Companies such as Cable&Wireless Worldwide have long invested heavily in getting high-speed, high-capacity and cost effective telecom networks into these regions and today, the infrastructure in these markets is much more advanced than businesses are giving it credit for. 
Nowhere is this more pertinent that when looking at the African continent. For example, we deployed our first cables in the region in 1890 and others have followed in the following years. This investment is continuing today and within the next two years around five more undersea cable networks connecting the continent to the rest of the world are due to come into operation, including the recently announced, West Africa Cable System (WACS).
This project will provide a high-speed fibre optic network that will link more than 13 countries in Southern and Western Africa to Europe with faster and more cost effective connectivity. It will also provide an independent solution to the private systems currently planned and will build on the existing telecoms capability in the region, increasing the combined international bandwidth capacity into sub-Saharan Africa by 120 times by the end of 2011.

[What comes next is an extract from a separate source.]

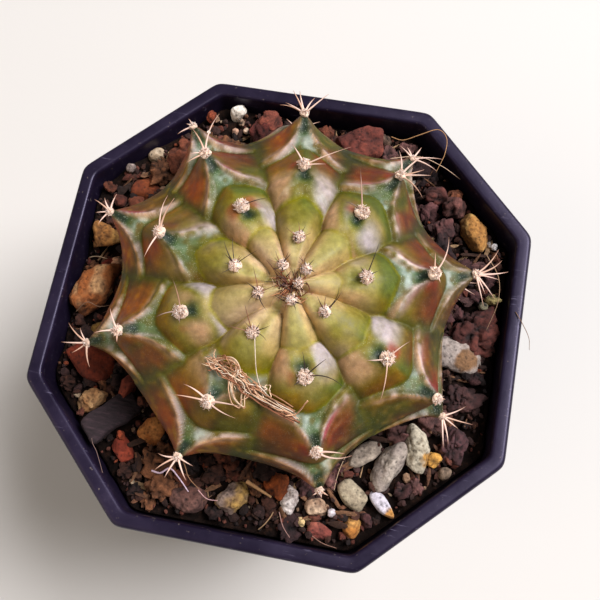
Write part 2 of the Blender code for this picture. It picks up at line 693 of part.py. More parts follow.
def make_stones():
    """The larger stones and a leaning bark chip, each a loose piece half sunk in the mix.

    Returns for each its name, points about its middle, middle and turn, so that the mix can be
    given a socket a little larger.
    """
    made = []
    for seed, (name, (middle, size, turn, sunk, finish)) in enumerate(STONES.items()):
        x, y = middle[0] * MM, middle[1] * MM
        z = float(mix_height(x, y)) + (0.5 - sunk) * size[2] * MM
        turned = np.array(Euler((0, 0, math.radians(turn))).to_matrix())
        points = stone_points(100 + seed, size) @ turned.T
        made.append((name, points, np.array([x, y, z]), min(size) * MM / 2, finish))
    middle, size = BARK_CHIP
    tilt = Matrix.Rotation(math.radians(BARK_TURN_DEGREES), 3, "Z")
    tilt = np.array(tilt @ Matrix.Rotation(-math.radians(BARK_TILT_DEGREES), 3, "Y"))
    points = stone_points(77, size) @ tilt.T
    centre = np.array([middle[0] * MM, middle[1] * MM, POT_HEIGHT + BARK_MIDDLE_HEIGHT])
    made.append(("bark_chip", points, centre, min(size) * MM / 2, "bark"))
    for name, points, centre, _, finish in made:
        hull_object(name, points + centre, finish)
    return made


# Potting mix


def add_grit(collection):
    """Small lumps of bark and stone, scattered by a seeded draw and sunk into the mix."""
    draw = np.random.default_rng(31)
    for _ in range(GRIT_COUNT):
        turn = draw.uniform(0, 2 * math.pi)
        size = draw.uniform(1.6, 3.4)
        edge = float(outline_radius(np.array([turn]), inside_width(POT_HEIGHT - MIX_DEPTH))[0])
        inner = (22.5 + size) * MM
        outer = edge - (0.9 + size / 2) * MM
        reach = inner + (outer - inner) * math.sqrt(draw.uniform(0, 1))
        x, y = reach * math.cos(turn), reach * math.sin(turn)
        z = float(mix_height(x, y)) + draw.uniform(0.0, 0.4) * size * MM
        points = stone_points(int(draw.integers(1 << 30)), (size, size * 0.8, size * 0.7))[:9]
        hull_object("grit", points + np.array([x, y, z]), "potting_mix", collection)


def make_mix(stones):
    """The mix that fills the pot, with a plain hole for the root neck and a socket per stone."""
    floor = FLOOR_UNDERSIDE + FLOOR_THICKNESS + GAP
    edge_height = POT_HEIGHT - MIX_DEPTH
    angles = spoke_angles()
    neck_radius = GLOBE_RADIUS * math.cos(NECK_ANGLE) + NECK_CLEARANCE
    hole_top = POT_HEIGHT - MIX_DEPTH
    centre = np.array([*GLOBE_CENTRE, 0.0])
    circle = np.stack([np.cos(angles), np.sin(angles), 0 * angles], -1)
    loops = [outline_loop(inside_width(floor + 1.2 * MM) - 5.0 * MM, floor)]
    loops.append(outline_loop(inside_width(floor + 1.2 * MM) - 2.4 * GAP, floor + 1.5 * MM))
    outer = outline_loop(inside_width(edge_height) - 2.4 * GAP, edge_height)
    inner = centre + neck_radius * circle
    for ring in np.linspace(0, 1, MIX_RINGS):
        loop = outer * (1 - ring) + inner * ring
        level = mix_height(loop[:, 0], loop[:, 1])
        loop[:, 2] = level + (hole_top - level) * smooth_step(0.75, 1.0, ring)
        loops.append(loop)
    for share in NECK_SHARES:
        turn = share * math.pi / 2
        loop = centre + neck_radius * math.cos(turn) * circle
        loop[:, 2] = hole_top - (NECK_DEPTH + NECK_CLEARANCE) * math.sin(turn)
        loops.append(loop)
    pole = (centre[0], centre[1], hole_top - NECK_DEPTH - NECK_CLEARANCE)
    points, faces = loft(loops, (0, 0, floor), pole)
    mix = solid("potting_mix", points, faces, "potting_mix")
    grit = working_collection("grit")
    add_grit(grit)
    combine(mix, grit, "UNION")
    sockets = working_collection("sockets")
    for name, points, middle, half, _ in stones:
        grown = points * (1 + 2.0 * GAP / half)
        hull_object("socket_" + name, grown + middle, "potting_mix", sockets)
    combine(mix, sockets, "DIFFERENCE")
    keep_largest_body(mix)
    return mix


def main():
    """Clear the scene and build every piece."""
    for old in list(bpy.data.objects):
        bpy.data.objects.remove(old)
    make_pot()
    _, skin = make_cactus()
    make_flower(skin)
    stones = make_stones()
    make_mix(stones)


main()
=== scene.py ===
"""Looks of a potted chin cactus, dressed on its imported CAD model.

A nine-ribbed globe cactus in a black nursery pot with cut corners. Lengths are in millimetres
where a name or comment says so, and in metres in every mesh.
"""
import math

import bpy
import numpy as np
from mathutils import Matrix, Vector
from mathutils.bvhtree import BVHTree


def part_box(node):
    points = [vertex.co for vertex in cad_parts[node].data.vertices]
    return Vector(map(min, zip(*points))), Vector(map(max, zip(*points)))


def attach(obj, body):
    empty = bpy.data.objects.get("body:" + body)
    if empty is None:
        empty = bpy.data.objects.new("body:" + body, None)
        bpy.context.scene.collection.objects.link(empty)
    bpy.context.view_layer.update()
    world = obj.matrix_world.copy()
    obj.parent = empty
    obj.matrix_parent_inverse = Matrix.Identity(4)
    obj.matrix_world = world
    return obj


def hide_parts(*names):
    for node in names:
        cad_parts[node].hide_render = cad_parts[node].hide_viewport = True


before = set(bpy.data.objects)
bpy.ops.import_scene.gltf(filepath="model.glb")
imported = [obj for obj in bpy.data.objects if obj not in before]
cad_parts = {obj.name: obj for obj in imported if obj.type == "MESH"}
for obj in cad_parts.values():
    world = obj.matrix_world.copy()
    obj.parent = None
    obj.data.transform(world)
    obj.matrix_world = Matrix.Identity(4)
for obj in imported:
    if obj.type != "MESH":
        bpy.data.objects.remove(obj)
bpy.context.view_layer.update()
MM = 0.001

# Camera
# The photograph looks down on the plant from just in front of it and a little to the right.
# The three angles, the place and the lens were worked out from the corners of the pot's rim.
VIEW_AZIMUTH = math.radians(19.84)
VIEW_ELEVATION = math.radians(74.22)
VIEW_ROLL = math.radians(-9.58)
CAMERA_PLACE = Vector((14.68, -31.41, 191.97)) * MM
LENS_MM, SENSOR_WIDTH_MM = 48.89, 36.0
NEAREST_SEEN = 10 * MM

back = Vector((
    math.sin(VIEW_AZIMUTH) * math.cos(VIEW_ELEVATION),
    -math.cos(VIEW_AZIMUTH) * math.cos(VIEW_ELEVATION),
    math.sin(VIEW_ELEVATION)))
level_right = Vector((0, 0, 1)).cross(back).normalized()
level_up = back.cross(level_right)
right = math.cos(VIEW_ROLL) * level_right + math.sin(VIEW_ROLL) * level_up
up = -math.sin(VIEW_ROLL) * level_right + math.cos(VIEW_ROLL) * level_up
camera_data = bpy.data.cameras.new("camera")
camera_data.lens = LENS_MM
camera_data.sensor_width = SENSOR_WIDTH_MM
camera_data.clip_start = NEAREST_SEEN
camera = bpy.data.objects.new("camera", camera_data)
camera.matrix_world = Matrix.Translation(CAMERA_PLACE) @ Matrix((right, up, back)).transposed().to_4x4()
bpy.context.scene.collection.objects.link(camera)
bpy.context.scene.camera = camera
bpy.context.scene.view_settings.view_transform = "Standard"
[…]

The telecoms sector is rapidly proving itself to be the key that unlocks the potential of this vast continent and yet European businesses continue to drag their heels, particularly in comparison to their Asian counterparts. Where you might expect to see North American and European businesses forming the first wave of investment, we are currently seeing the majority of traffic coming into African directly from Asia. An observation that was very much backed up by our research which showed that approximately 60% of the companies surveyed from Asia Pacific were more informed about emerging territories such as the Middle East or Africa and more hungry to grow in the region than North America or Europe.  Nearly 70% of Asia Pacific respondents mentioned that they expect to set up operations in the Gulf States and South Africa in the next 18 months and about 60% of the companies also said that they would consider opening up offices in North Africa and Sub-Saharan Africa in the same timescale.
A vast number of Asian, and particularly Chinese, companies are helping to build Africa’s infrastructure, from energy and transport to telecoms, as well as investing in electronics and automotive assembly. All of which are needed to respond to the demands of a growing middle class, requiring ever higher numbers of services and goods. Africa also has a  relatively untapped, high potential workforce. Countries such as Ghana, where the population is highly educated and has strong English skills, could be a veritable goldmine in terms of employment potential. 
Much as they did back in the 16th century, emerging territories present huge opportunities for European businesses and, in the same way, the investment they then deliver to the chosen market can be equally significant and beneficial. The lack of understanding or appreciation of just how quickly emerging markets are catching up, and in some cases outstripping Western infrastructure, means that businesses that continue to sit on the fence risk missing out on the modern day ‘bounty’ of huge opportunities and financial rewards.